Plotinus bites back

I’m sitting here on the 3rd floor of work surrounded by students in silence. I am typing quietly. I am invigilating entrance tests, and it is not buckets of fun, surprisingly enough, despite the curious cross-section of life that enters these hallowed (ish) portals. I brought a big heap of work for this week’s impending deadline, and of course ein Database ist kaputt, which leaves me googling my name and visiting property websites for no good reason. On the plus side, the room has windows onto the corridor, and a boy with a full-on pudding-bowl haircut just walked past.
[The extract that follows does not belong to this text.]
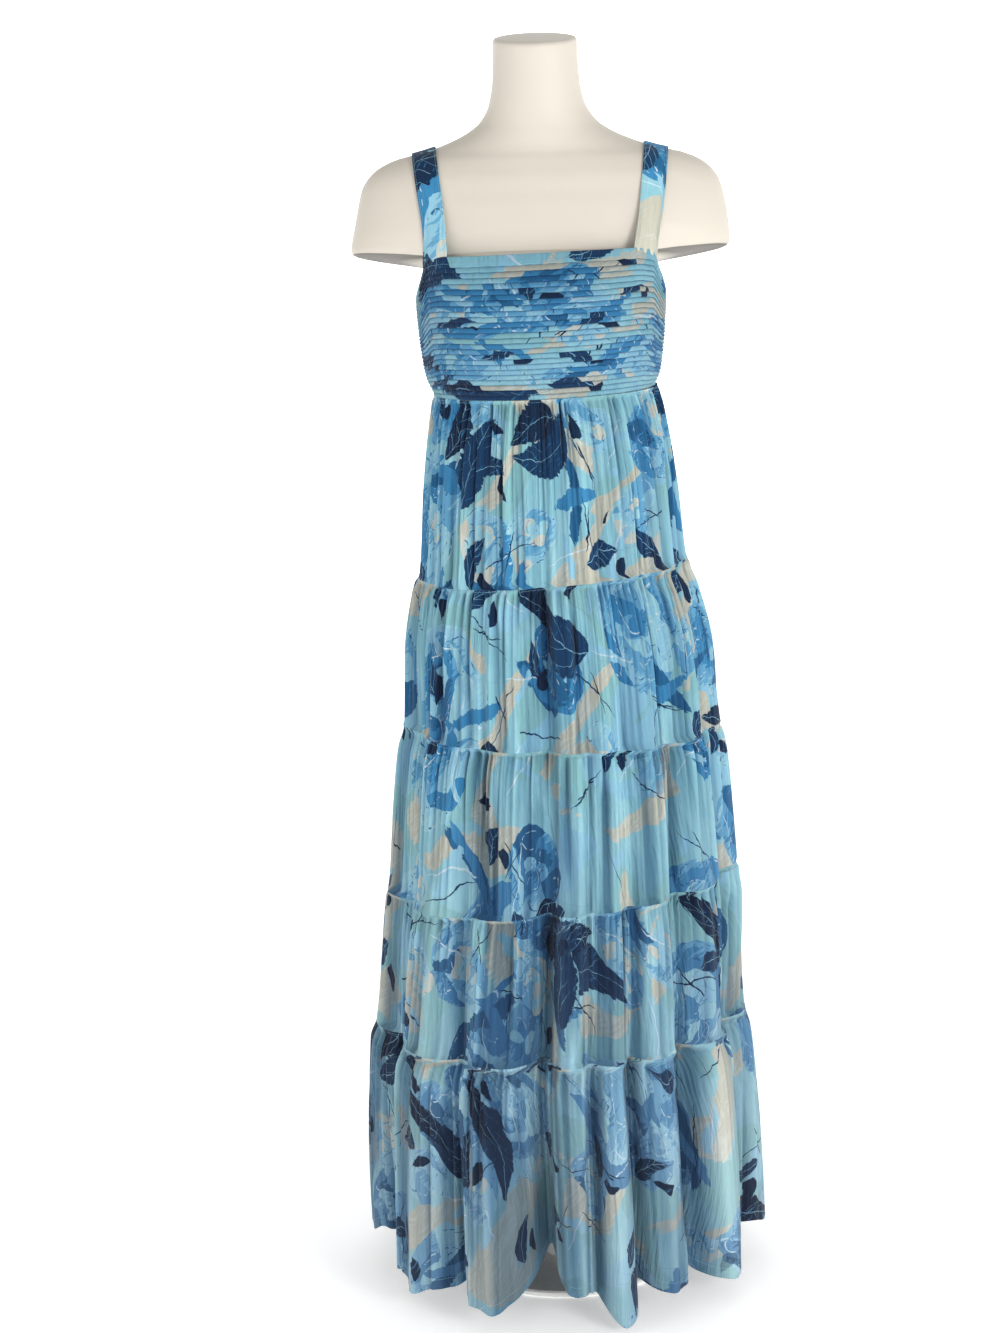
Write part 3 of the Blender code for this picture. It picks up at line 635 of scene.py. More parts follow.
def printed_cloth():
    """Chiffon with a painted floral: cream patches, blue flowers, brush strokes and dark veined leaves."""
    shade = Shade("printed_chiffon")
    flat = shade.node("ShaderNodeUVMap", {}, uv_map="flat").outputs[0]
    place = shade.warped(shade.warped(flat, 7.0, 0.050), 26.0, 0.014, 2.0)
    place = shade.warped(place, 150.0, 0.0022, 1.0)

    wash = shade.noise(shade.scaled(place, 1.0, 0.45), 24.0, 3.0)["Fac"]
    slanted = shade.turned(place, PRINT_SLANT)
    brush = shade.noise(shade.scaled(slanted, 1.0, 0.12), 240.0, 2.0)["Fac"]
    cross_brush = shade.noise(shade.scaled(slanted, 0.12, 1.0), 200.0, 2.0)["Fac"]
    found = shade.mix(shade.above(wash, 0.54, 0.30), AQUA, PALE_AQUA)
    found = shade.mix(shade.above(shade.noise(place, 9.0, 0.0)["Fac"], 0.58, 0.02), found, GREEN_AQUA)

    # Cream patches that flow across the cloth, with paler brush marks on them.
    flow = shade.noise(shade.scaled(slanted, 1.0, 0.55), 10.5, 1.0, 0.5)["Fac"]
    rough = shade.calc("MULTIPLY_ADD", brush, 0.05, flow)
    worn = shade.mix(shade.above(shade.calc("ADD", wash, brush), 1.08, 0.20), CREAM, PALE_CREAM)
    found = shade.mix(shade.above(rough, 0.600, 0.008), found, worn)
    found = shade.mix(shade.within(rough, 0.365, 0.008), found, PALE_SKY)

    # Large flowers in sky blue, smaller ones in a deeper blue, and pale ones.
    for scale, offset, radius, petals, rings, share, tones in (
        # cells a metre, offset, radius, petals round, rings of petals, share left out, tones
        (4.3, (2.9, 0.4), 0.096, 6, 3.0, 0.46, (BLUE, SKY, PALE_SKY, PALE_AQUA)),
        (5.6, (1.1, 3.3), 0.062, 5, 2.2, 0.54, (DEEP_BLUE, BLUE, SKY, PALE_SKY)),
        (8.0, (7.1, 5.3), 0.042, 5, 2.0, 0.62, (SKY, PALE_SKY, PALE_AQUA, PALE_CREAM)),
    ):
        own, chance = shade.cells(place, scale, offset)
        inside, tone, away = shade.bloom(own, chance[0], radius, petals, rings)
        present = shade.both(inside, shade.above(chance[1], share, 0.01))
        tone = shade.calc("MULTIPLY_ADD", brush, 0.5, tone)
        paints = shade.mix(shade.above(tone, 0.55, 0.03), tones[0], tones[1])
        paints = shade.mix(shade.above(tone, 0.86, 0.03), paints, tones[2])
        paints = shade.mix(shade.above(tone, 1.12, 0.03), paints, tones[3])
        from_line = shade.calc("ABSOLUTE", shade.calc("SUBTRACT", away, 0.42))
        lines = shade.both(shade.within(from_line, 0.020, 0.02),
                           shade.above(cross_brush, 0.50, 0.05))
        paints = shade.mix(lines, paints, shade.mix(shade.above(wash, 0.5, 0.02), DEEP_BLUE, WHITE))
        found = shade.mix(present, found, paints)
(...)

I think I’m the only one of me on the internet. By which I mean, if I google with speech marks I can only find references to me, whereas if I leave them out, I get a whole slew of people with my weird, random surname that I never knew existed. I presumed, clearly naively that I was special. In a way, I am.

I have been to the town with my namesake. It’s a wee suburb of Burnley, and as you’d expect, it’s pretty rank. But I’ve been. I don’t know if the people that I find on google are from there. I guess it’s unlikely. The man in the petrol station almost refused to give us directions, not being able to understand why we’d even want to go there, which is fairly telling.

It makes you wonder, does it not? Obviously, we all have separate fingerprints and DNA and the like, but are we unique? I’m the only me, according to the creeping internet world of Google (heading to take over your entire life one day soon), which is quite nice. If I wasn’t I’d likely get a little confused. As it is I struggle by knowing that I’m a one off and that I matter to ooh, several people at least.

No man is an island, entire of itself; every man is a piece of the continent, a part of the main; if a clod be washed away by the sea, Europe is the less, as well as if a promontory were, as well as if a manor of thy friends or of thine own were; any man’s death diminishes me, because I am involved in mankind; and therefore never send to know for whom the bell tolls; it tolls for thee.

PlotinusNo man is an island, it’s true, as per John Donne. Forgive my expanding on a slightly tenuous theme here, I have time to kill. Apparently Donne was a ‘metaphysical poet’, and was interested in neo-Platonic ideals that (as I understand it) temporal beauty is a reflection of eternal beauty, and while the rest of it is kind of bunk, it’s a nice idea. Maybe people reflect God in some ways, though very unlikely many ways. It’d be nice to aim at it, at least. So, I’m no island, I’m not totally separated from any being whether it be physical or metaphysical, natural or supernatural. Weird science.